Google deliberately does not directly compare the performance of the new TPUs with Nvidia chips, which in itself suggests that it has not yet threatened the dominant position of the market leader. Nvidia still controls an estimated 80–90 % of the data center AI accelerator market. Google is nevertheless a significant player — DA Davidson analysts estimated in September 2025 that the TPU business together with Google DeepMind could be worth approximately $900 billion.

An interesting parallel development is the adoption of SRAM memory. In its March announcement of Groq 3 LPU — technology acquired through the $20 billion acquisition of startup Groq — Nvidia is also betting on large amounts of SRAM. Google’s TPU 8i is going the same way, indicating that SRAM is becoming a key technology for low-latency inference.

Demand for Google chips is growing. Anthropic has committed to using several gigawatts of TPU capacity, Citadel Securities is building quantitative research software on them, and all 17 national laboratories of the U.S. Department of Energy use AI software built on TPUs. For Czech and European companies, TPUs are available through Google Cloud in several European regions including Western Europe.

Energy Efficiency and European Context

In the context of the European Union, where data centers are under increased pressure due to energy consumption and carbon footprint, efficiency plays a key role. Google states that both the TPU 8t and TPU 8i offer up to 2x better performance per watt than Ironwood. The company also declares that its data centers today deliver six times more computing power per unit of electricity than five years ago.

For Czech developers and companies, it is relevant that both chips support standard frameworks — JAX, PyTorch, MaxText, SGLang, and vLLM — and also offer so-called bare metal access without virtualization overhead. Google promises general availability “later this year,” but has not yet published exact prices. The traditional model of renting computing capacity via Google Cloud is expected.

What It Means for the Future of AI Infrastructure

The eighth generation of TPU is not just a hardware iteration — it is a strategic shift. The specialization of chips for training and inference reflects the maturity of the AI industry, where it is no longer possible to effectively solve everything with a universal solution. For the European market, which under pressure from the EU AI Act and energy regulations is striving for sustainable AI development, the efficiency of TPU 8t/8i may be an interesting alternative to traditional GPU clusters.

Whether Google can significantly cut into Nvidia’s lead depends not only on raw performance, but also on the ecosystem, developer support, and availability in European cloud regions. While Nvidia dominates the market with universal GPUs, Google is betting on vertical integration: chips, network, software, and data centers designed as a single whole.

What is the difference between a TPU and a regular GPU from Nvidia?
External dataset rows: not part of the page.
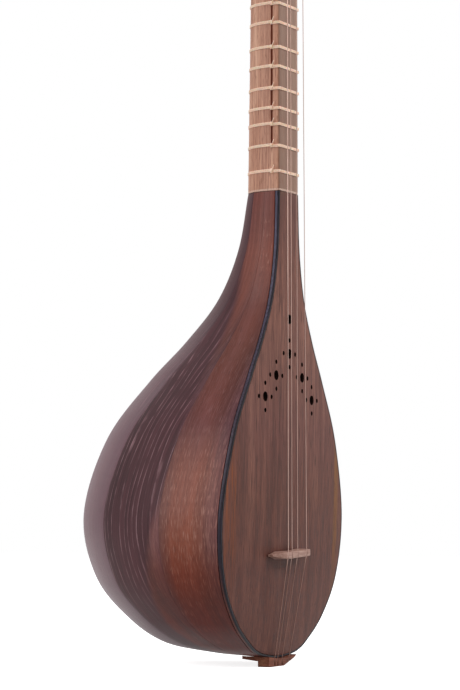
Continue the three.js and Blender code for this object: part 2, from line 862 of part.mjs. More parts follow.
// A fret's loop lies just outside the neck's section, starting and ending at the knot groove.
// Each stretch of its rounded back touches the outset section at the middle of the stretch.
function fretLoop(height, arcSteps = 5) {
  const outset = seatGap + gutDiameter / 2;
  const half = neckHalfWidth(height) + outset;
  const depth = neckDepth(height) + outset;
  const halfStep = Math.PI / (2 * arcSteps);
  const bulge = 1 / Math.cos(halfStep);
  const back = shares(arcSteps - 1, halfStep, Math.PI - halfStep).map((angle) => [
    half * bulge * Math.cos(angle),
    rimBehindFront + (depth - rimBehindFront) * bulge * Math.sin(angle),
  ]);
  return [[-half, grooveBehindFront], [-half, -outset], [half, -outset], ...back];
}

// The gut's route: a straight start, the turns round the neck, then the cut end past the knot.
function fretPath(height) {
  const loop = fretLoop(height);
  const pitch = gutDiameter + gutGap;
  const points = Array.from({ length: loop.length * gutTurns + 1 }, (_, i) => {
    const [x, y] = loop[i % loop.length];
    return at(x, y, pitch * (i / loop.length - gutTurns / 2));
  });
  const start = points[0].clone().add(at(0, gutDiameter, 0));
  const cutEnd = at(-0.35, -0.55, 0.76).setLength(knotTailLength).add(points.at(-1));
  return [start, ...points, cutEnd];
}

// A fret: one length of gut wound three times round the neck and knotted over the groove.
function fretGeometry(height) {
  const knot = new THREE.OctahedronGeometry(knotDiameter / 2).rotateY(Math.PI / 4);
  const knotOut = neckHalfWidth(height) + seatGap + gutDiameter / 8 + (knotDiameter / 2) * Math.SQRT1_2;
  knot.translate(-knotOut, grooveBehindFront, 0);
  return join(tube(fretPath(height), gutDiameter / 2, gutSides), knot);
}

// The smallest gap between stretches of a wound tube that lie at least half a turn apart.
function leastGap(points, diameter, stepsPerTurn) {
  const parts = 4;
  const fine = points.slice(1).flatMap((point, i) =>
    shares(parts).slice(1).map((share) => points[i].clone().lerp(point, share)),
  );
  const apart = Math.floor((stepsPerTurn * parts) / 2);
  let least = Infinity;
  for (let i = 0; i < fine.length; i++) {
    for (let j = i + apart; j < fine.length; j++) {
      least = Math.min(least, fine[i].distanceTo(fine[j]));
    }
  }
  return least - diameter;
}

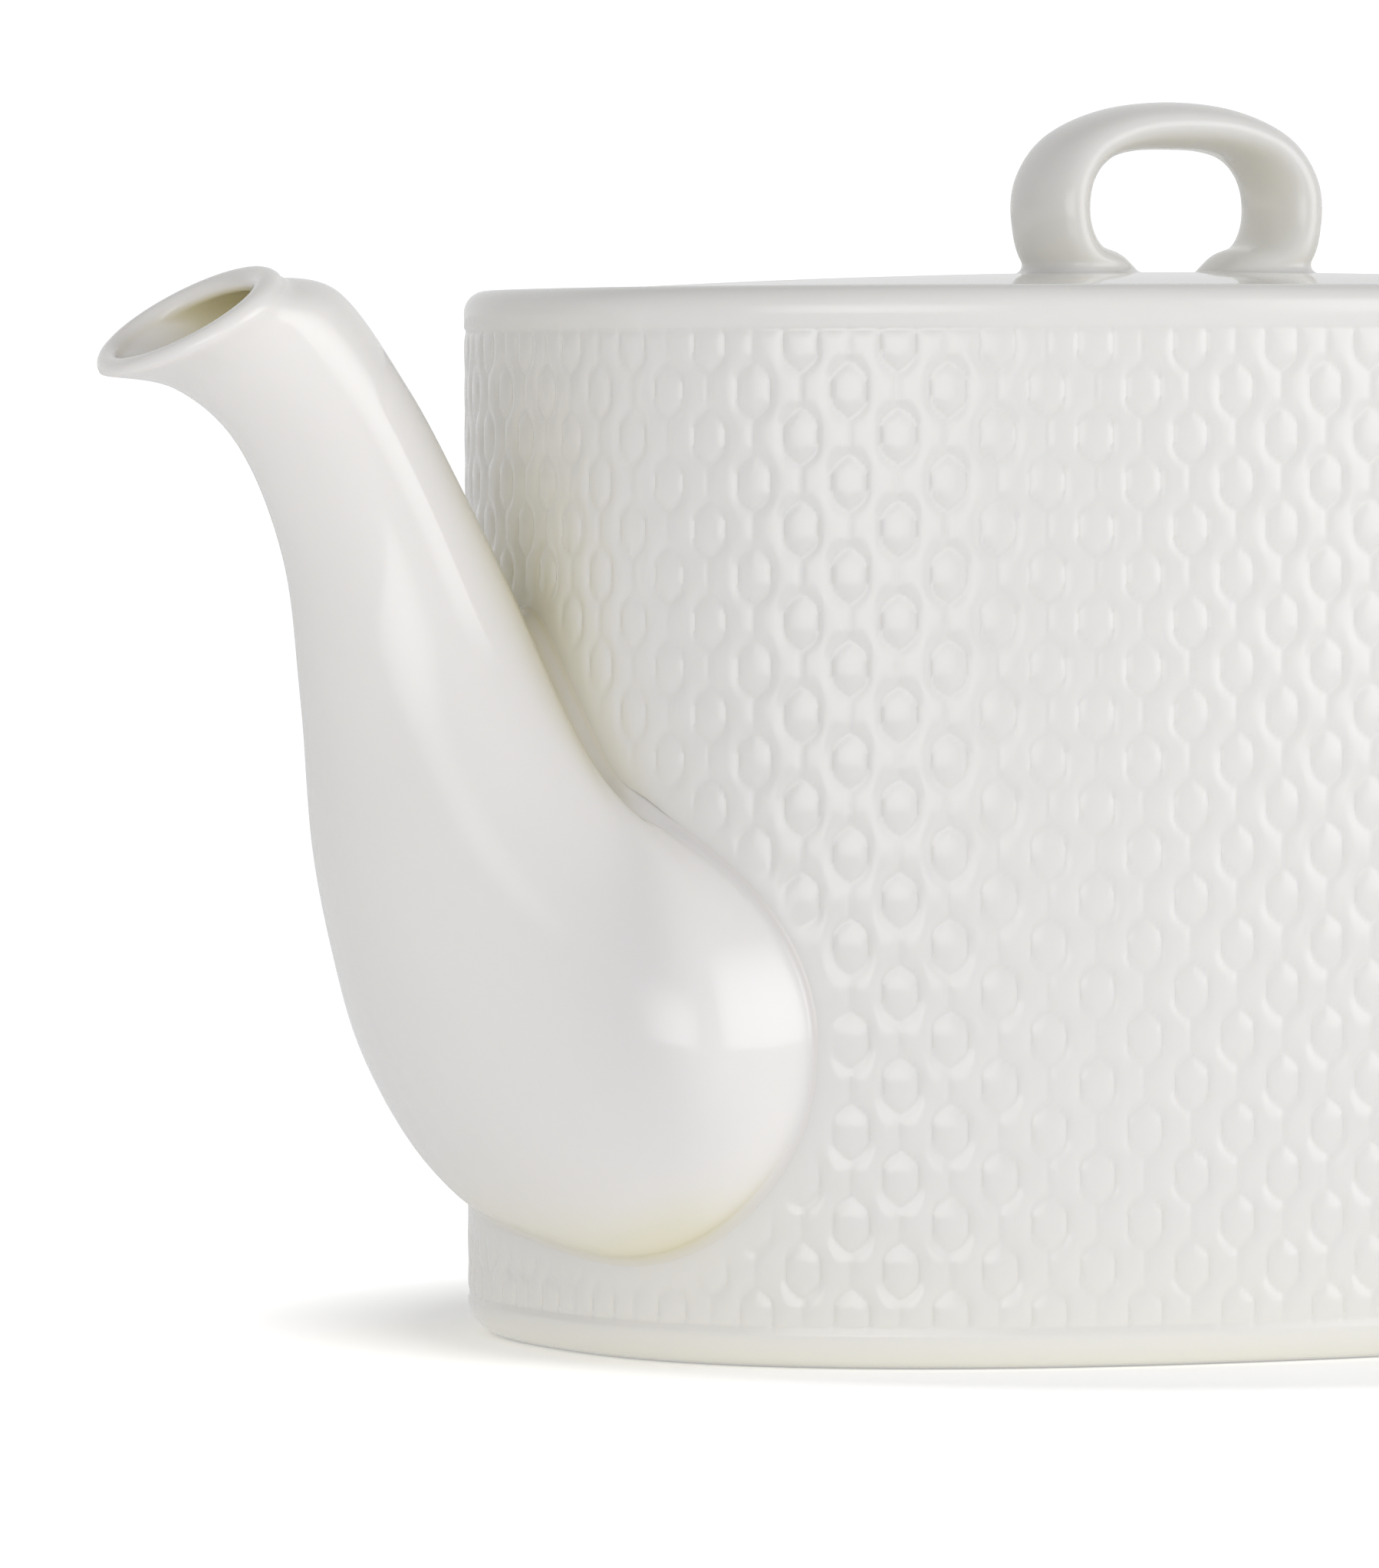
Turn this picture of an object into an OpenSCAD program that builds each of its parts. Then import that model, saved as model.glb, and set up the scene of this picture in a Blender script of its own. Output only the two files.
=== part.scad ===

TPU (Tensor Processing Unit) is a chip designed specifically for tensor operations, which form the core of neural networks. While a GPU from Nvidia is a more universal accelerator also suitable for graphics, gaming, and a wide range of computational tasks, TPUs are optimized primarily for machine learning. This means higher efficiency at lower energy consumption for AI tasks, but less flexibility for other applications.

Can an ordinary company buy a TPU 8t or 8i?

Not directly. Google does not sell TPUs as physical products, but rents their computing capacity through its Google Cloud platform. Companies and developers can order access to TPU clusters similarly to virtual servers. For Czech companies, they are available through European Google Cloud regions; the specific price list depends on the volume and type of tasks.

Why is SRAM memory important for inference?

SRAM (Static Random-Access Memory) is much faster than standard DRAM memory, but also more expensive and with lower capacity. During inference — that is, running a trained model — the goal is for the data needed for computation to be as close to the processor as possible. The more SRAM a chip contains, the less often it has to wait for slower external memory. This directly translates into faster responses from AI assistants and lower operating costs.